== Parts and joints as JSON ==
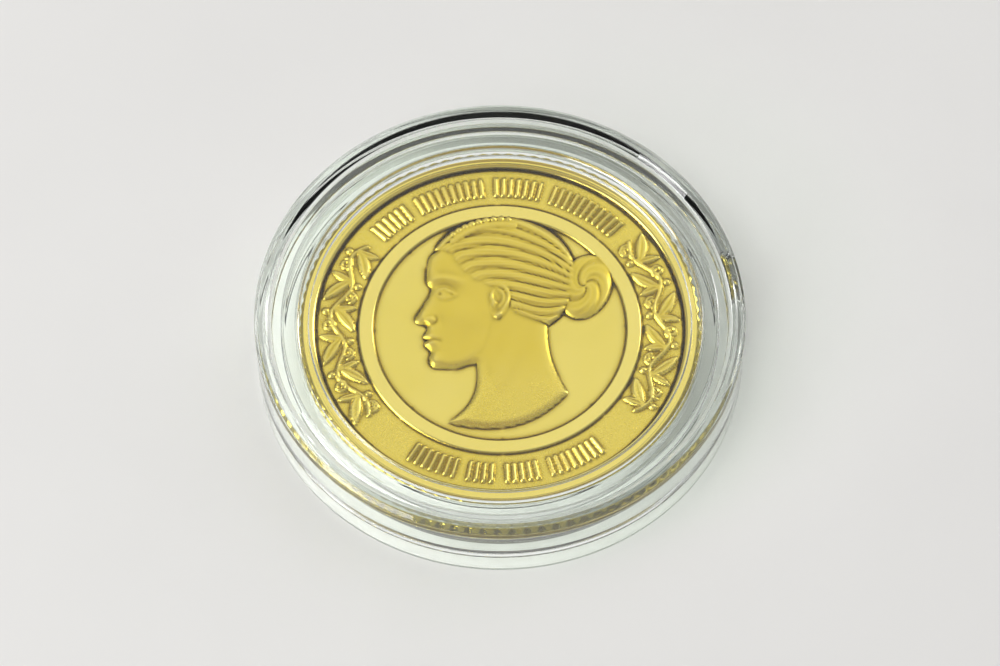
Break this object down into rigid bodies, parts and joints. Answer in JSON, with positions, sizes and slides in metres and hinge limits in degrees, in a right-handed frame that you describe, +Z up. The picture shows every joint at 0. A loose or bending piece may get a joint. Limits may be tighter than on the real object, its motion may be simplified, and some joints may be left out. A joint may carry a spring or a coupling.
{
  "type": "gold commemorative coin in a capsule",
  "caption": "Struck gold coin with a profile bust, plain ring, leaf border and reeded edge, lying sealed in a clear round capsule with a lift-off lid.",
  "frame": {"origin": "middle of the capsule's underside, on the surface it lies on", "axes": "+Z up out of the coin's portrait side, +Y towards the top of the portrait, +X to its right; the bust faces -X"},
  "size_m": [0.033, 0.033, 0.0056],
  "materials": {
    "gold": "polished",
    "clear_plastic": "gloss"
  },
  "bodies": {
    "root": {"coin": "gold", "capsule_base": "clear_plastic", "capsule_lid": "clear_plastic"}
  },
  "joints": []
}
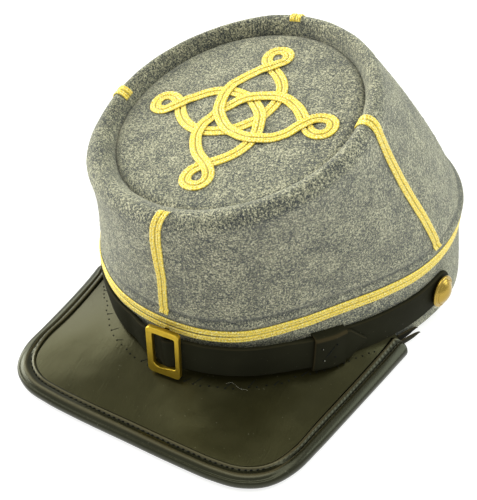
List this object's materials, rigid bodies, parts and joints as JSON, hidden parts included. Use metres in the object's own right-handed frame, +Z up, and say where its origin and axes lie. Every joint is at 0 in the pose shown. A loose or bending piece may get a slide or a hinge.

== Set exercise ==
Find each line holding the string "with" and copy it out.

== Finished answer ==
Break this object down into rigid bodies, parts and joints. Answer in JSON, with positions, sizes and slides in metres and hinge limits in degrees, in a right-handed frame that you describe, +Z up. The picture shows every joint at 0. A loose or bending piece may get a joint. Limits may be tighter than on the real object, its motion may be simplified, and some joints may be left out. A joint may carry a spring or a coupling.
  "caption": "Struck gold coin with a profile bust, plain ring, leaf border and reeded edge, lying sealed in a clear round capsule with a lift-off lid.",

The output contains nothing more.